#### GOAL OF THE EXERCISE:
Search the entries for the word "Blender" and pull out each line that has it.

# # # # #

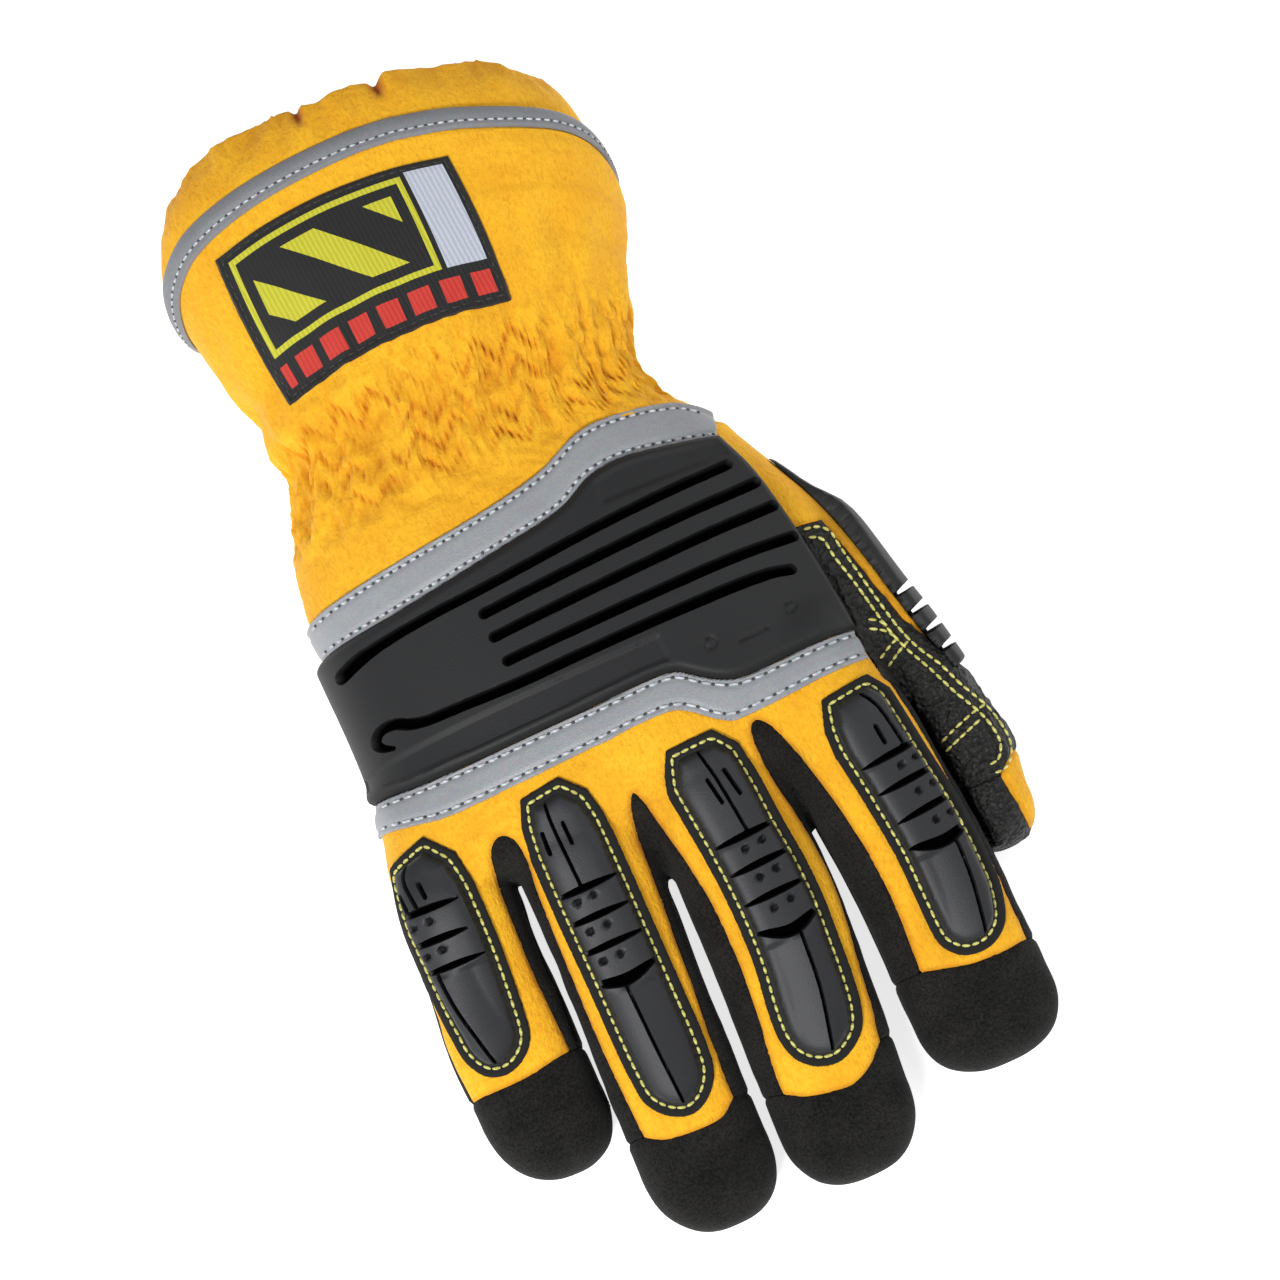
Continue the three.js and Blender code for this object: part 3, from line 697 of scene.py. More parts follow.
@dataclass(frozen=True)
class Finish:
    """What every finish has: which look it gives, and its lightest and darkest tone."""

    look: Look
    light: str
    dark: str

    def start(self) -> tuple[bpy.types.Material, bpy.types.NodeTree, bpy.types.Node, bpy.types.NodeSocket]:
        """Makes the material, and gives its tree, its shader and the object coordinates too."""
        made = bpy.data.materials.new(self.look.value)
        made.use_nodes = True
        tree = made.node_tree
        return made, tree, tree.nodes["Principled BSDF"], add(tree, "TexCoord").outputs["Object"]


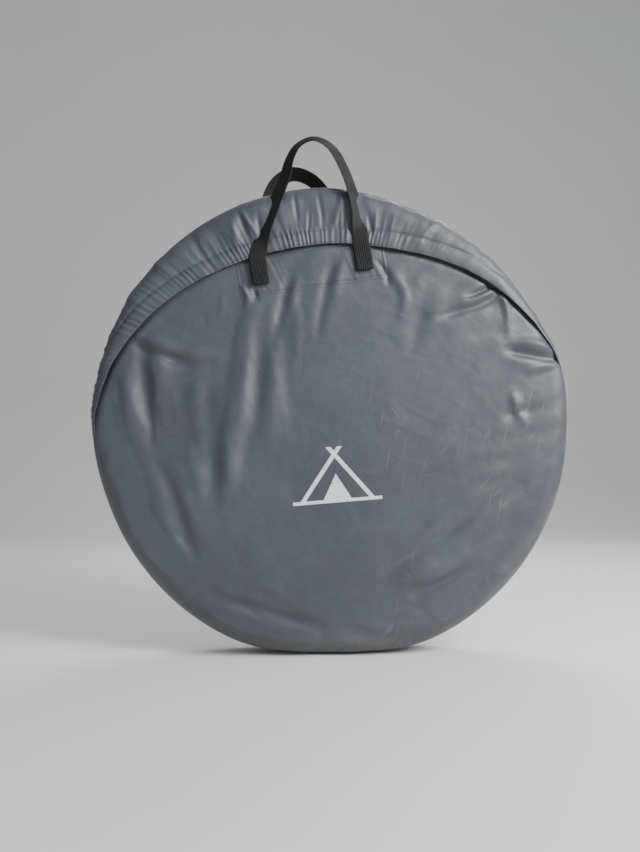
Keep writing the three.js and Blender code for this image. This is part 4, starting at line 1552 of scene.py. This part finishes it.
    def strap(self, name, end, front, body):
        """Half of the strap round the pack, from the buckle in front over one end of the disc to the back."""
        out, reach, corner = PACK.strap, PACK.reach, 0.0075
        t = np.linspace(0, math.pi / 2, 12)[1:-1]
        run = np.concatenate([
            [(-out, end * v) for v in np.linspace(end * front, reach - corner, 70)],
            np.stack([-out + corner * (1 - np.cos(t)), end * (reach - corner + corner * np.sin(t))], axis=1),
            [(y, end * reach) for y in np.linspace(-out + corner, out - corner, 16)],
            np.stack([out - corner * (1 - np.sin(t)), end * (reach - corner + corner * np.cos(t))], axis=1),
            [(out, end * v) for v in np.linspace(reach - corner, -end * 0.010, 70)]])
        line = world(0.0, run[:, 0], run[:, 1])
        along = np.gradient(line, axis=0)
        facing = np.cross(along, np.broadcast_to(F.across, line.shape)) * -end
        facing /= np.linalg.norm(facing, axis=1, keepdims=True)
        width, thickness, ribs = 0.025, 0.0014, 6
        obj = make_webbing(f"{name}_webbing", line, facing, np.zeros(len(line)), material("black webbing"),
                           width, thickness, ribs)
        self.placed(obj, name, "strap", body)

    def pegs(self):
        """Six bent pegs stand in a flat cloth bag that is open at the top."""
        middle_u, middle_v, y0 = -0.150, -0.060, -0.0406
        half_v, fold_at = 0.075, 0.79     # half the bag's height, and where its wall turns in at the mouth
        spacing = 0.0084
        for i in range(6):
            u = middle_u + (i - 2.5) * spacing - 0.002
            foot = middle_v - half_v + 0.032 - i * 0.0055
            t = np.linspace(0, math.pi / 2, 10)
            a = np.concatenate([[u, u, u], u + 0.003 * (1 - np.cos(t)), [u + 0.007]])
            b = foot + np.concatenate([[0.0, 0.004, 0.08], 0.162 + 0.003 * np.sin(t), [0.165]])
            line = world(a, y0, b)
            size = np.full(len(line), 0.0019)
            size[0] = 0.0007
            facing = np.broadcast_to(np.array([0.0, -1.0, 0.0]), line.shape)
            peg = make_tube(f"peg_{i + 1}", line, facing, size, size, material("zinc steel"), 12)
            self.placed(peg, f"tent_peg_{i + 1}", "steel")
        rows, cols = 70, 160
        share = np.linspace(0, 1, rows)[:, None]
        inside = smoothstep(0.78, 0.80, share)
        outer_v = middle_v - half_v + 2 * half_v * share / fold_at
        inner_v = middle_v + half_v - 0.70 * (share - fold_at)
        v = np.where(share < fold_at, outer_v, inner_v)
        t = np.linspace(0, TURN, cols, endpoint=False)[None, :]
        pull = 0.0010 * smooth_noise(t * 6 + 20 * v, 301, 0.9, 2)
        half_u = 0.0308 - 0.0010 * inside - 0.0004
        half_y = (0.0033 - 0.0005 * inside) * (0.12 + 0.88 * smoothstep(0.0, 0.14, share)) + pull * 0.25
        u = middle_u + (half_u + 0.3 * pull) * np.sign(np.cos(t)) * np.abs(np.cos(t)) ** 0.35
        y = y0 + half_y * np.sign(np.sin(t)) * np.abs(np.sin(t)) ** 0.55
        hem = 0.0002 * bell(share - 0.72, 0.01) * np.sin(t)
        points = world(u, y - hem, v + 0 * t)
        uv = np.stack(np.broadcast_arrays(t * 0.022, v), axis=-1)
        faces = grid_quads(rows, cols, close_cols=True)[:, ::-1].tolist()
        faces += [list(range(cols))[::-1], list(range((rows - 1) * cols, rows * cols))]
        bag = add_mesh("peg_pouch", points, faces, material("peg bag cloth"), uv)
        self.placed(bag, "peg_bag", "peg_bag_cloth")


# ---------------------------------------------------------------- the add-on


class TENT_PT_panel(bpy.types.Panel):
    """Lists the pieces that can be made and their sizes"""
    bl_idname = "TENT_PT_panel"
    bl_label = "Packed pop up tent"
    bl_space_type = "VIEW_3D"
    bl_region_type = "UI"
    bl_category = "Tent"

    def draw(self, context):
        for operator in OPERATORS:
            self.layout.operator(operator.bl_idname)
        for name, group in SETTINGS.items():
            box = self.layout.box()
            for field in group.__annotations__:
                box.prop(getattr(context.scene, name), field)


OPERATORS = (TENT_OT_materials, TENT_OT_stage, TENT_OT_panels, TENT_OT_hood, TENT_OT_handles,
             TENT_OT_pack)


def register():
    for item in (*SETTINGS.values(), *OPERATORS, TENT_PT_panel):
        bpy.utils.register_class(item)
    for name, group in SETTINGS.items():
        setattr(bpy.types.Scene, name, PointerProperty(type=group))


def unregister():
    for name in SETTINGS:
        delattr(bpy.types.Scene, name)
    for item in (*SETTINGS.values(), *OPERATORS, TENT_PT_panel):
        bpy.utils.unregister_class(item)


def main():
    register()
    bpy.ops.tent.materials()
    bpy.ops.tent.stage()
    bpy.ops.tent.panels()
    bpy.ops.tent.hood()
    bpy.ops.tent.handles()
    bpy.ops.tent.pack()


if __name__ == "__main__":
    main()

# # # # #

#### THE COMPLETED TASK:
Continue the three.js and Blender code for this object: part 3, from line 697 of scene.py. More parts follow.
Keep writing the three.js and Blender code for this image. This is part 4, starting at line 1552 of scene.py. This part finishes it.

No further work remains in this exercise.